- _What the task asks_
Among the entries below, extract exactly the lines that run from the one with "Model this object as" through the one with "# of the disc at the rim.", both ends included.

- _Raw data_

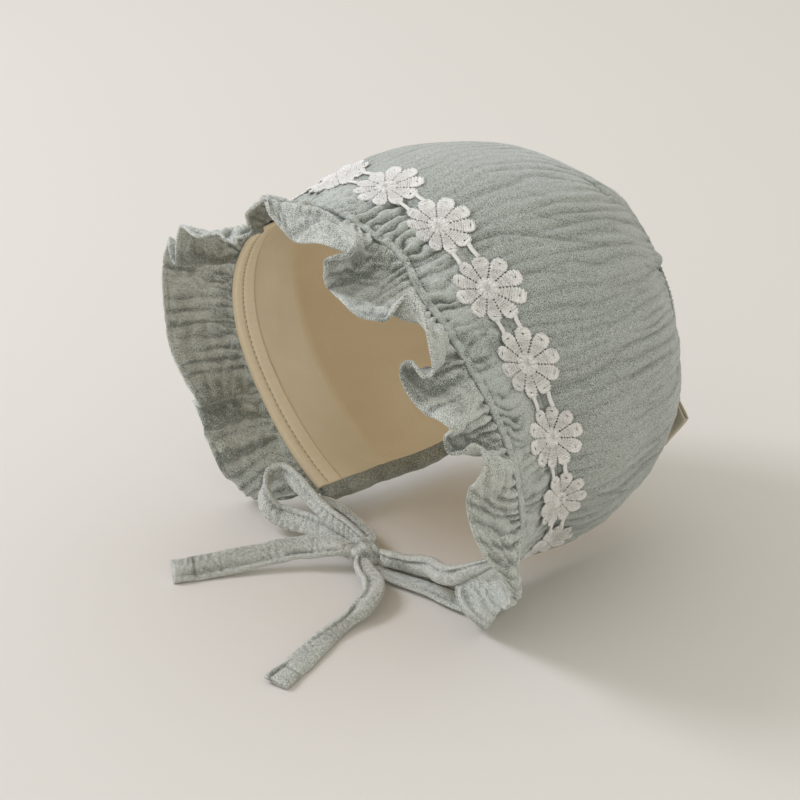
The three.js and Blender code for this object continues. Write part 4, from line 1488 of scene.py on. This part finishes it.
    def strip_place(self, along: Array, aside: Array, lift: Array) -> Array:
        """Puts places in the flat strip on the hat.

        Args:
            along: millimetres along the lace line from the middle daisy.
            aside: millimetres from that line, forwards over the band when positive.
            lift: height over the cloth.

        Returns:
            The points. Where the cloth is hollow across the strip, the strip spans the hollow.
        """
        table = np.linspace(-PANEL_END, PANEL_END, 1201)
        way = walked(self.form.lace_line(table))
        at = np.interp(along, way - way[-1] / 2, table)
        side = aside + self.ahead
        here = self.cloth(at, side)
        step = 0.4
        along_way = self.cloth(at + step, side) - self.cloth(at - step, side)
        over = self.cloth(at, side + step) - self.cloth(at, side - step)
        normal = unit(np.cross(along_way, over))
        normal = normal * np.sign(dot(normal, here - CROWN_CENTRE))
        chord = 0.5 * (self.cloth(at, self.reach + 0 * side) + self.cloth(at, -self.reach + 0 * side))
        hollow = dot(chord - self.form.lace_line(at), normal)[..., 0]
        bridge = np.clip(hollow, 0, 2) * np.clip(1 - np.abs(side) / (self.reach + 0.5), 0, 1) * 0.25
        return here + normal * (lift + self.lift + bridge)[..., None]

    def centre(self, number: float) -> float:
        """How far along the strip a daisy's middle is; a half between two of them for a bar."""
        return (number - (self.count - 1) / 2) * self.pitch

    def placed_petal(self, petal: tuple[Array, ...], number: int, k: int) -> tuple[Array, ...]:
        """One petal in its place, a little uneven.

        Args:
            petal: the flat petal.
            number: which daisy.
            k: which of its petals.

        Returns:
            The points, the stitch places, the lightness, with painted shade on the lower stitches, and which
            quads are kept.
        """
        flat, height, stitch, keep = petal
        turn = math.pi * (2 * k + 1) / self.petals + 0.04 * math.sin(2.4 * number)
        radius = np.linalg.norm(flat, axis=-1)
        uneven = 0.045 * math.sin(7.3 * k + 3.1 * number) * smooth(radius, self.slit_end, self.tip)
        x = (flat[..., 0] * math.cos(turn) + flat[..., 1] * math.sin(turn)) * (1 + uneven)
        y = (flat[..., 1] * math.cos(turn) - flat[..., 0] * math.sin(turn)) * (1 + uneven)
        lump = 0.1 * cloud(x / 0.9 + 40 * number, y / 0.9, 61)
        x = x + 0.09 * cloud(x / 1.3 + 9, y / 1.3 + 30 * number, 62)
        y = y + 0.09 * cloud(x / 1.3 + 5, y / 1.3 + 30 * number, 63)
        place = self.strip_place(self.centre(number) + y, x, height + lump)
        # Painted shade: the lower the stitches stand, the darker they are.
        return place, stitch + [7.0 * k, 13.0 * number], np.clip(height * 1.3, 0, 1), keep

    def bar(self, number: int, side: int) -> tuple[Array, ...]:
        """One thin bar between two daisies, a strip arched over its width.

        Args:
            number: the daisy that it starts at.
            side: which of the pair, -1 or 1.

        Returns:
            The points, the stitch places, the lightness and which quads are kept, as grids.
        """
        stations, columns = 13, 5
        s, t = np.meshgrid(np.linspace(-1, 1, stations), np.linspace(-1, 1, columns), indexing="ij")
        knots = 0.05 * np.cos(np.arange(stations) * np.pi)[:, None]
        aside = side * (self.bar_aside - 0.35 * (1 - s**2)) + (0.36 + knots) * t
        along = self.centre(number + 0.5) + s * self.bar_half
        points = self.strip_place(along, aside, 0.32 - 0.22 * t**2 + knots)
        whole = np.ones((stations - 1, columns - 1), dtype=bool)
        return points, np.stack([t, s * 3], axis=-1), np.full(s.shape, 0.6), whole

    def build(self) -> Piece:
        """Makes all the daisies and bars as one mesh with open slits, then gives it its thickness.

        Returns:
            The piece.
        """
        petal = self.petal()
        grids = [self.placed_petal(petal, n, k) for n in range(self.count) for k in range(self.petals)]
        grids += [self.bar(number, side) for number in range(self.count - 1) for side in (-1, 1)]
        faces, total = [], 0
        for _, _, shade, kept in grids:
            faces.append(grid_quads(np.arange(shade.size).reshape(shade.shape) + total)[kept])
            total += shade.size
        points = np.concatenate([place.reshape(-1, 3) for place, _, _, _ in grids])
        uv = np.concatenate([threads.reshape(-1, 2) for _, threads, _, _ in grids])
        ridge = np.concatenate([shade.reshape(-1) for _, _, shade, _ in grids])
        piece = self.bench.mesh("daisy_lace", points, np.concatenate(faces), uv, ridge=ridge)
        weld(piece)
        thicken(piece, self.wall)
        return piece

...

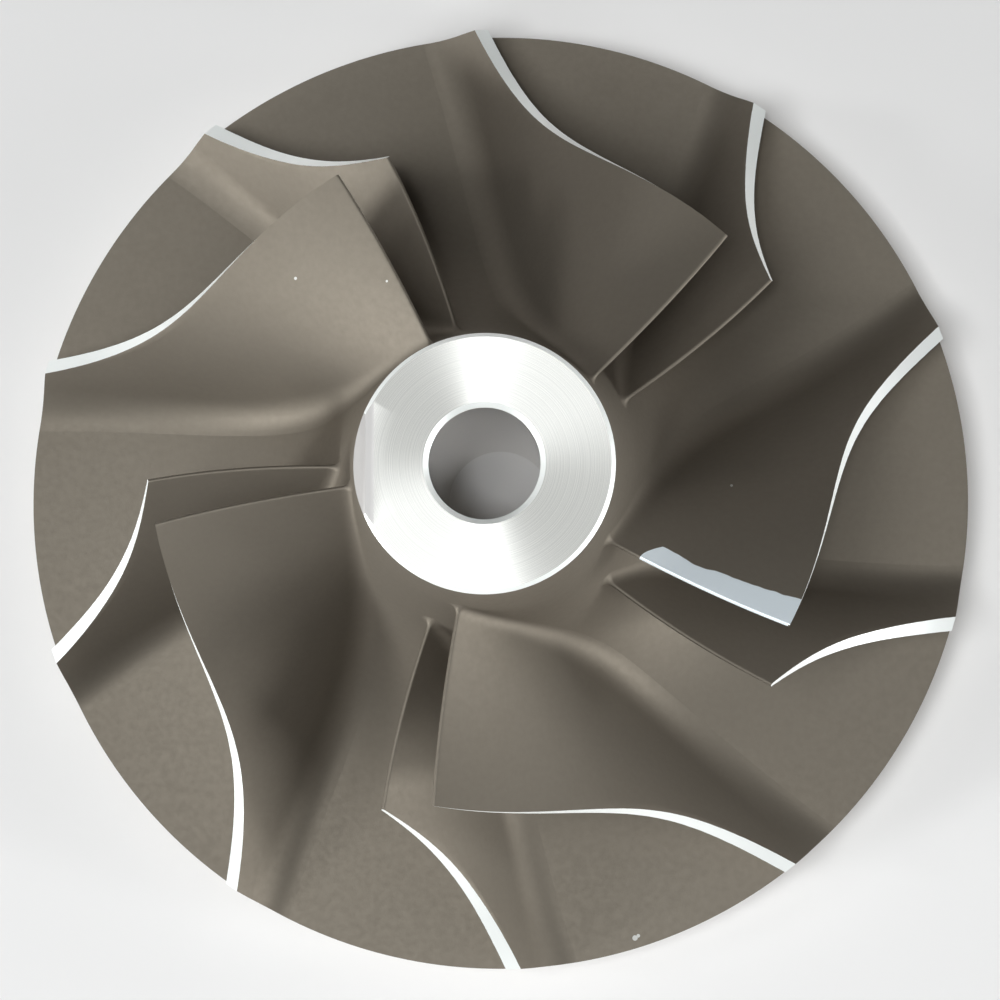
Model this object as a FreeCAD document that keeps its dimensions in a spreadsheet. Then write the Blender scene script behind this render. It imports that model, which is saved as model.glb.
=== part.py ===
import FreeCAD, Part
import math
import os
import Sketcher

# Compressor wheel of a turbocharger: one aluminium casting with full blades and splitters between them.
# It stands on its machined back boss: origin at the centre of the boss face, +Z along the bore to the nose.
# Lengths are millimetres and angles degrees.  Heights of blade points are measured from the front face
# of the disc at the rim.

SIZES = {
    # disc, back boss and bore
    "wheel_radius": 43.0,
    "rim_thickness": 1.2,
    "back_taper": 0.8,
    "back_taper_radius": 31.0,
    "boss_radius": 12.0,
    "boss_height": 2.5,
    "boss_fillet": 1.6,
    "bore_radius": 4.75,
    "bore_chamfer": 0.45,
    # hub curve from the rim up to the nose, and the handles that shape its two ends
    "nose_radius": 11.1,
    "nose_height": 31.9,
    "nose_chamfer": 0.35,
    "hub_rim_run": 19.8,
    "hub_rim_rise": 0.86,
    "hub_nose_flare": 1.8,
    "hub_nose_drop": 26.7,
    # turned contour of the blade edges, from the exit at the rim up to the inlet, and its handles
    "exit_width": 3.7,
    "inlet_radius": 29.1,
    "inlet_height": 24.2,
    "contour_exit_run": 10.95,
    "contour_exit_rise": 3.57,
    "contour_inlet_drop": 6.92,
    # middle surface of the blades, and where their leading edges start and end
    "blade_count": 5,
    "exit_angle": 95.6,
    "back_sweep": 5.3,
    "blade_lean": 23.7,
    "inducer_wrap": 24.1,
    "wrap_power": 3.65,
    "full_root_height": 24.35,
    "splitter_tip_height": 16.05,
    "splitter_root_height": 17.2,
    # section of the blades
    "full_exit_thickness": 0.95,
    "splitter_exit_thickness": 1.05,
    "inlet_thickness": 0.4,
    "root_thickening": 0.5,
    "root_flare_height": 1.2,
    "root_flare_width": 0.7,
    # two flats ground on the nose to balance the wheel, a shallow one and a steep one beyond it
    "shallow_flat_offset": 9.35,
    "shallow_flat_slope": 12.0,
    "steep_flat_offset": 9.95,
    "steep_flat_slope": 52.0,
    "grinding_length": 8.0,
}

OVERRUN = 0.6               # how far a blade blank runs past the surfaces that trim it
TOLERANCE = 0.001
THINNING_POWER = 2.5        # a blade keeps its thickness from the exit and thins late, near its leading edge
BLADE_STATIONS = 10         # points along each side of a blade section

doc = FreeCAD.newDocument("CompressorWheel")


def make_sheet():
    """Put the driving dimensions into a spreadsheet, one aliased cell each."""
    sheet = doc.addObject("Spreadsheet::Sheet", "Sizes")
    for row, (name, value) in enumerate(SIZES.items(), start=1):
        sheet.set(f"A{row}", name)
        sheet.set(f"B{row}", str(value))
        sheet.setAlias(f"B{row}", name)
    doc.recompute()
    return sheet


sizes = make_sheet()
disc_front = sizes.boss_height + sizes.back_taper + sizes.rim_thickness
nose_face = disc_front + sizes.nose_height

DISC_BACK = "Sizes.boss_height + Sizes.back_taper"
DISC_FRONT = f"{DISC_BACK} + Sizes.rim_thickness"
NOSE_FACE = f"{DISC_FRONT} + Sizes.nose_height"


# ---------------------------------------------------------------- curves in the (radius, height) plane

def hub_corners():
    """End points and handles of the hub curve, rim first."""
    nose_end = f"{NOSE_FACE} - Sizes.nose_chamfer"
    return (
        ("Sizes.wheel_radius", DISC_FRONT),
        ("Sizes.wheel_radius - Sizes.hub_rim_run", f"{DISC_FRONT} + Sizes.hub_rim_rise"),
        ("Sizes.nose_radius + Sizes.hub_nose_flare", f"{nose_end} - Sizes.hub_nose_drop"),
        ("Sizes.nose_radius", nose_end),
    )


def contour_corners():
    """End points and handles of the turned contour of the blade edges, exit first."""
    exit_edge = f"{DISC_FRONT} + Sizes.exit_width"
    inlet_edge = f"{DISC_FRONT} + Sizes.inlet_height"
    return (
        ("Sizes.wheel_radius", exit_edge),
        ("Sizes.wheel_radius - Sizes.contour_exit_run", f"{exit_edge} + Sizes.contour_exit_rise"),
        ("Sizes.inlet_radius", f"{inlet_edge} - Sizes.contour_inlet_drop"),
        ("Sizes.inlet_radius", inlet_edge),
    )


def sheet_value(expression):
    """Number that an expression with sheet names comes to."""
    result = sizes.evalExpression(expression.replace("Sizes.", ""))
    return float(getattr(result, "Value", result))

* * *

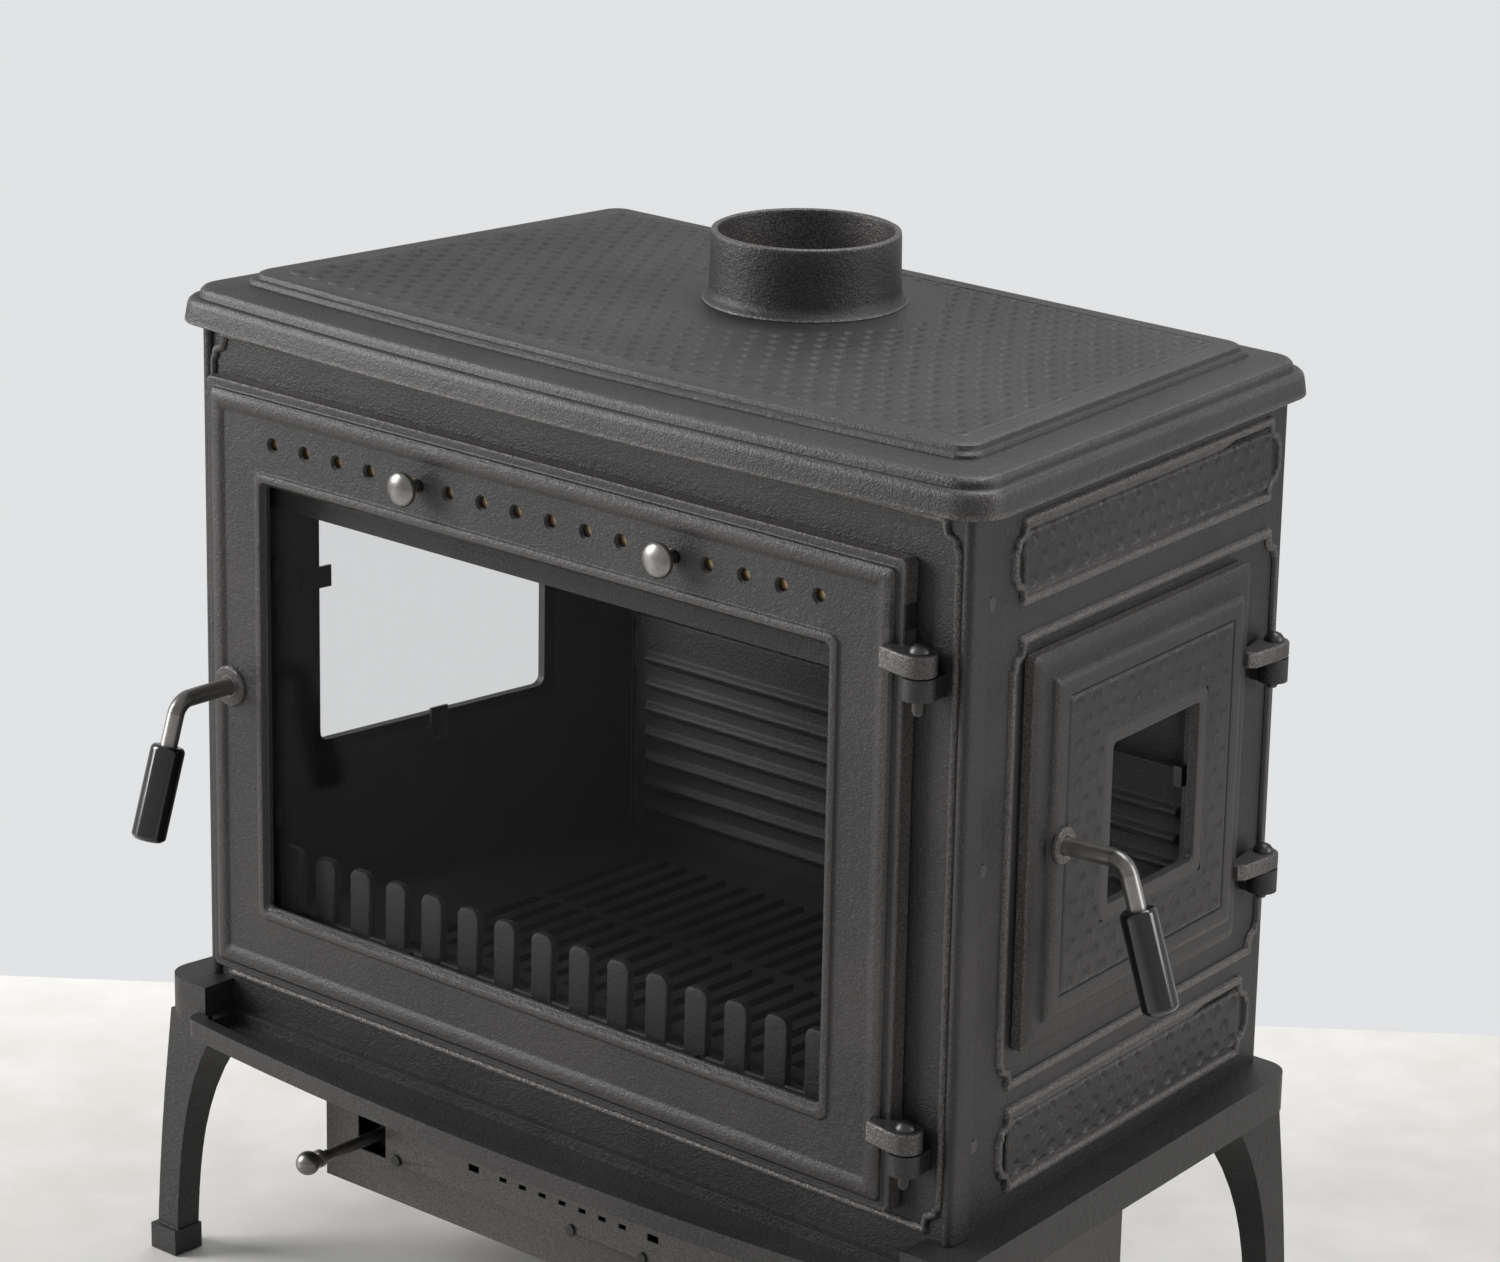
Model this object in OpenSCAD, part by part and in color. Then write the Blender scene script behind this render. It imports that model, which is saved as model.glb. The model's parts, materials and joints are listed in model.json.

- _Response to this task_
Model this object as a FreeCAD document that keeps its dimensions in a spreadsheet. Then write the Blender scene script behind this render. It imports that model, which is saved as model.glb.
=== part.py ===
import FreeCAD, Part
import math
import os
import Sketcher

# Compressor wheel of a turbocharger: one aluminium casting with full blades and splitters between them.
# It stands on its machined back boss: origin at the centre of the boss face, +Z along the bore to the nose.
# Lengths are millimetres and angles degrees.  Heights of blade points are measured from the front face
# of the disc at the rim.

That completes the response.